Ahí donde hay terrícolas, la naturaleza pasa a ser el ambiente común y una construcción articulada por agentes humanos y no humanos que, al interactuar, modifican el espacio en que habitan y se organizan. Así, abogar por su defensa no implica solo buscar protegerla de las amenazas relativas, por ejemplo, a la contaminación o la deforestación, sino más bien evitar hacerse partícipe de una relación característica de los seres humanos con lo no humano, en la cual el primero ha pretendido ser el único portador del orden y el progreso de su especie en detrimento de la biósfera y el resto de los seres vivos. Esta misma interpretación oculta el ser de la naturaleza: no es la mera fuente de todos los recursos, como si hubiesen surgido, estuvieran ahí y valiesen lo que cuestan según una tasación del entorno reificado a servicio de las razones instrumentalizadas de la hermenéutica recién descrita.
A diferencia del resto de las especies, la humana es responsable de la condición actual del planeta (cfr. Jonas, 1979). En su calidad de sapiens pudo haber evitado desencadenar un sinnúmero de dinámicas autodestructivas en términos ambientales, escenarios ecocidas e incluso ecosuicidas, lo cual, sin duda, ha marcado especistamente su rol en la historia de la Tierra. Los problemas ambientales que ponen hoy en riesgo la vida de diversas especies en el planeta dejan cada vez más en evidencia la necesidad de sondear esta tendencia en la que, como víctima ecosuicida y como verdugo ecocida, se ve envuelto el ser humano a causa de poderosos miembros de su propia especie. El intento de prevenir un desenlace fatal global no es independiente de una ecosuicidología que refuerce una identidad que trascienda la especie, el género, la raza, el origen, la ideología y la cultura de una persona, es decir, una conciencia común de éticas que enfaticen más que el cuidado y protección de las relaciones humanas. La prevención de altos niveles de mortandad o destrucción de ecosistemas a gran escala es un móvil no especista, enfocado, precisamente, en el valor -o derecho- del resto de los seres vivos.

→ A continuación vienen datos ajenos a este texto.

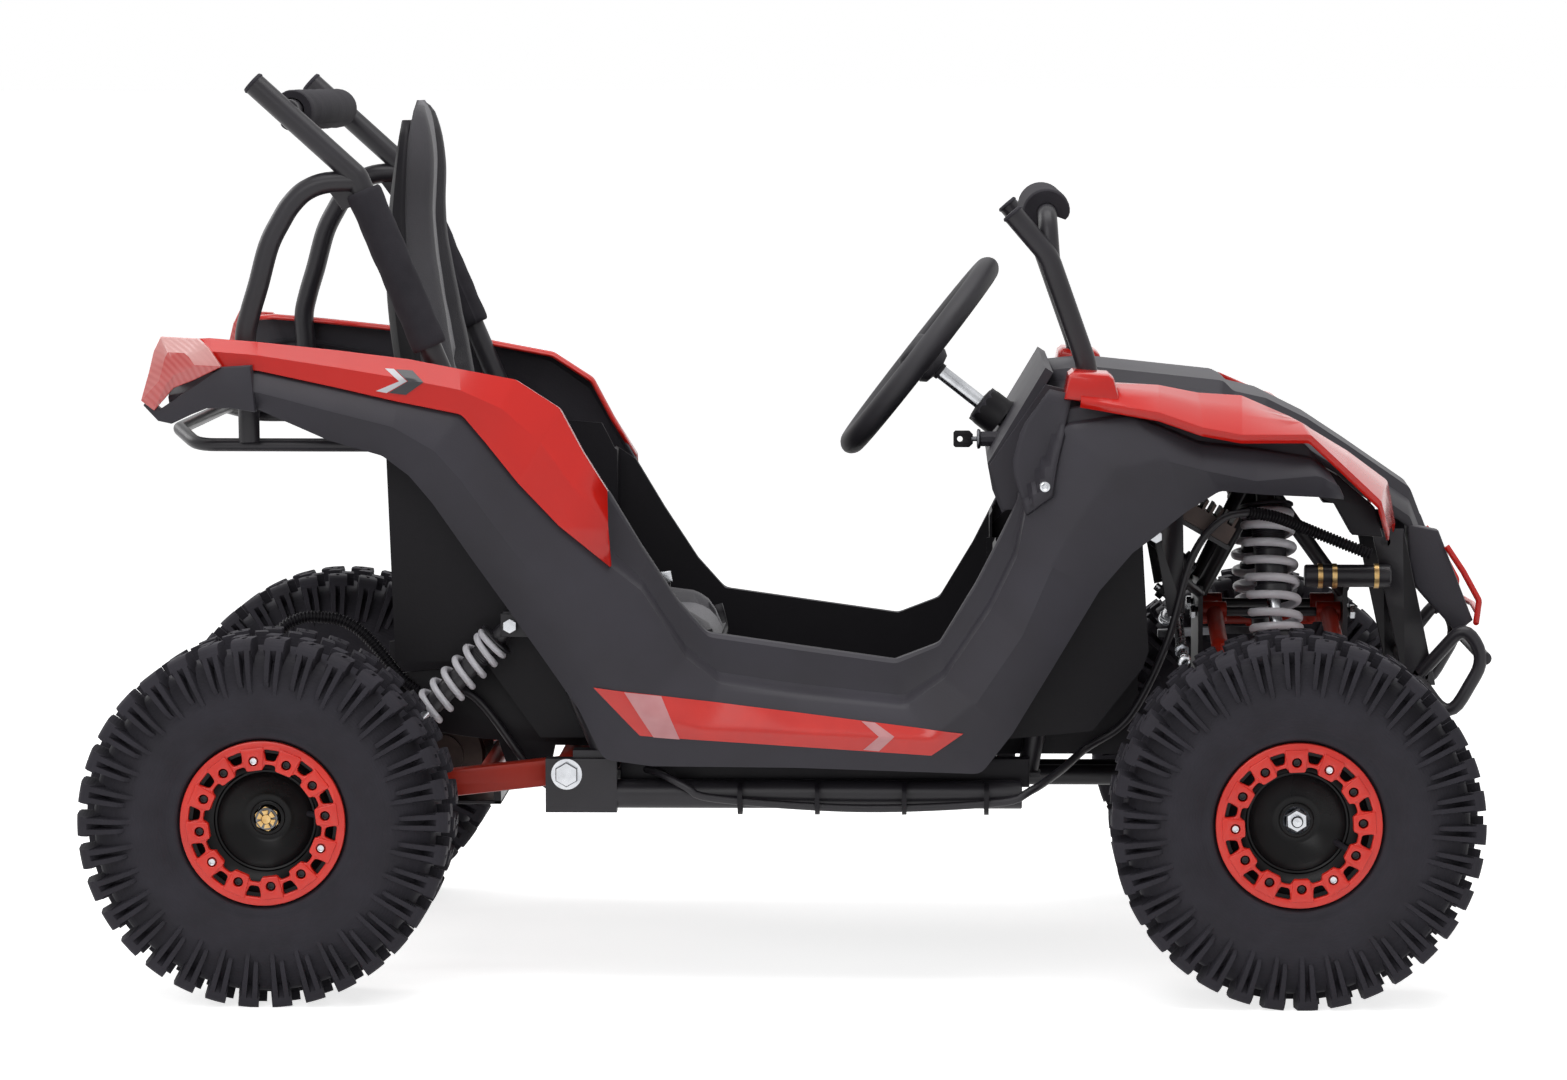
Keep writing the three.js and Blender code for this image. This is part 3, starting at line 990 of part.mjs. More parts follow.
const makeSpindle = () => {
  const y = upright.kingpin_y;
  const end = half_track + rim.half / 4 + clearance;
  const barrel = rod([front_x, y, upright.low], [front_x, y, upright.high], upright.sleeve, 8);
  const stub = rod([front_x, y, axle_z], [front_x, end + 10, axle_z], stub_r, 12);
  const nut = rod([front_x, end + clearance, axle_z], [front_x, end + 8, axle_z], stub_r + 4, 6);
  const tip_x = front_x - steer_arm;
  const lever = deck([[front_x, y - 6], [front_x, y + 8], [front_x - 42, y + 14], [tip_x - 9, arm_out + 7], [tip_x - 9, arm_out - 7],
    [tip_x + 6, arm_out - 9], [front_x - 40, y]], upright.high - 12, upright.high - 4);
  const bore = rod([front_x, y, upright.low - 5], [front_x, y, upright.high + 5], upright.pin + 2 * running, 8);
  return cut(join(barrel, stub, nut, lever), bore);
};
const ball = 8;
const tie_slope = arm.drop / (arm_out - arm.pivot_y);
const tie = { x: front_x - steer_arm, z: upright.high + running + ball, r: 5.5, inner_y: 12 };
const makeTieRod = () => {
  const inner_z = tie.z + (arm_out - tie.inner_y) * tie_slope;
  return join(
    new THREE.SphereGeometry(ball, 6, 4).rotateY(Math.PI / 2).translate(tie.x, arm_out, tie.z),
    new THREE.SphereGeometry(ball, 6, 4).rotateY(Math.PI / 2).translate(tie.x, tie.inner_y, inner_z),
    rod([tie.x, arm_out, tie.z], [tie.x, tie.inner_y, inner_z], tie.r),
  );
};
for (const [name, side] of sides) {
  add(`upper_arm_${name}`, sided(upper_arm, side), looks.arm);
  add(`lower_arm_${name}`, sided(lower_arm, side), looks.arm);
  add(`upright_${name}`, sided(makeUpright(), side), looks.black);
  add(`spindle_${name}`, sided(makeSpindle(), side), looks.steel);
  add(`tie_rod_${name}`, sided(makeTieRod(), side), looks.steel);
}

// Wiring loom: one filled conduit from the nose, past the controller and along the right rail to the rear arch
const loom = { r: 4, rib: 6.5, groove: 5, pitch: 13, sides: 8 };
const loom_front = [[600, -147, 440], [575, -149, 450], [536, -156, 466], [500, -173, 481], [470, -184, 487]];
const loom_middle = [[440, -196, 480], [410, -198, 440], [384, -198, 350], [345, -194, 272], [300, -200, 240], [272, -246, 222],
  [240, -288, 206], [205, -290, 194], [63, -290, 188], [-86, -290, 198], [-116, -289, 210], [-146, -272, 223],
  [-178, -228, 223], [-206, -205, 219], [-219.5, -205, 200], [-234, -205, 194], [-258, -205, 196], [-285, -205, 220], [-345, -205, 296],
  [-400, -205, 298]];
const loom_rear = [[-419, -205, 314], [-440, -203, 340], [-461, -202, 362], [-482, -201, 374], [-503, -200, 377],
  [-524, -200, 376], [-545, -200, 364], [-556, -200, 338]];
const ribbed = (points) => {
  const path = new THREE.CatmullRomCurve3(points.map((p) => new THREE.Vector3(...p)));
  const count = Math.round(path.getLength() / loom.pitch);
  const stops = [];
  for (let i = 0; i <= 2 * count; i += 1) {
    const r = i === 0 || i === 2 * count ? loom.r : [loom.groove, loom.rib][i % 2];
    stops.push([path.getPointAt(i / (2 * count)), r]);
  }
  return stops;
};
const makeLoom = () => {
  const stops = [...ribbed(loom_front), ...loom_middle.map((p) => [new THREE.Vector3(...p), loom.r]), ...ribbed(loom_rear)];
  const up = new THREE.Vector3(0, 1, 0);
  let across = null;
  const rings = stops.map(([here, r], i) => {
    const way = stops[Math.min(i + 1, stops.length - 1)][0].clone().sub(stops[Math.max(i - 1, 0)][0]).normalize();
    const start = across || up.clone().cross(way);
    across = start.clone().addScaledVector(way, -start.dot(way)).normalize();
    const other = way.clone().cross(across);
    return circle(r, loom.sides).map(([a, b]) => here.clone().addScaledVector(across, a).addScaledVector(other, b).toArray());
  });
  return loft(rings);
};
add('wiring_loom', makeLoom(), looks.black);

export default kart;
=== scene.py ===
import math

import bmesh
import bpy
from mathutils import Matrix, Vector
from mathutils.bvhtree import BVHTree


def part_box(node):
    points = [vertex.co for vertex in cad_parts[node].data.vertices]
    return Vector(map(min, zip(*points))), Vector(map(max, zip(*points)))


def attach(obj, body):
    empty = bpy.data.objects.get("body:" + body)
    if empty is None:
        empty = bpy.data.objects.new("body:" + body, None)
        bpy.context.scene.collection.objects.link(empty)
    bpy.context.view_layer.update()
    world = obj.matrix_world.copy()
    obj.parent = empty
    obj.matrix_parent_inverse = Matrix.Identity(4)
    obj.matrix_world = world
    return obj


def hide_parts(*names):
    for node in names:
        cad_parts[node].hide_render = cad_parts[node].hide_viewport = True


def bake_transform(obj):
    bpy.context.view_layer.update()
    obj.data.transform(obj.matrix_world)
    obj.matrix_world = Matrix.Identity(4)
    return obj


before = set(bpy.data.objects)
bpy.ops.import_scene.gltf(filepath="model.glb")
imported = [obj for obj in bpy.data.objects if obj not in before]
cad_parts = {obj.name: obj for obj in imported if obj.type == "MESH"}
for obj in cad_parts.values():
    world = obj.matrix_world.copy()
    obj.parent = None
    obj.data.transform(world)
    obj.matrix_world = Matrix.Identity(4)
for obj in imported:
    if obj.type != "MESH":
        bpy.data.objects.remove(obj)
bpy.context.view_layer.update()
mm = 0.001
SIDES = (("right", -1), ("left", 1))
scene = bpy.context.scene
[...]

Evitar que patrones antropocéntricos -que ya son culturales y mentales- se vuelvan contra uno atentando contra las bases que han sostenido la vida en el planeta es un aliciente para sondear lo que estudia la ecosuicidología, la cual supone una disposición filosófica orientada hacia la naturaleza en cuanto naturaleza. Adentrarse en su interioridad implica emprender primero un viaje al interior de quien lo realiza; ahí será posible asimilar y cuestionar la ratio sufficiens, cuya instrumentalización aleja y retrae de esa valiosa experiencia: la reflexión sistemática y profunda sobre la atmósfera y la interpretación del entorno como elemento fundamentalmente colectivo que alberga un conjunto de seres vivos y condicionantes de circunstancias materiales, sociales, políticas, económicas y éticas en que alguien o algo, en cuanto paciente moral, está inmerso.
La ecosuicidología busca sondear, no como un asunto meramente biológico, sino esencialmente filosófico y de máximas repercusiones éticas, las pérdidas globales de destrucción y autodestrucción de especies -por ejemplo, la que puede llevar a cabo el Homo sapiens con sus propios congéneres por múltiples causas antropogénicas-.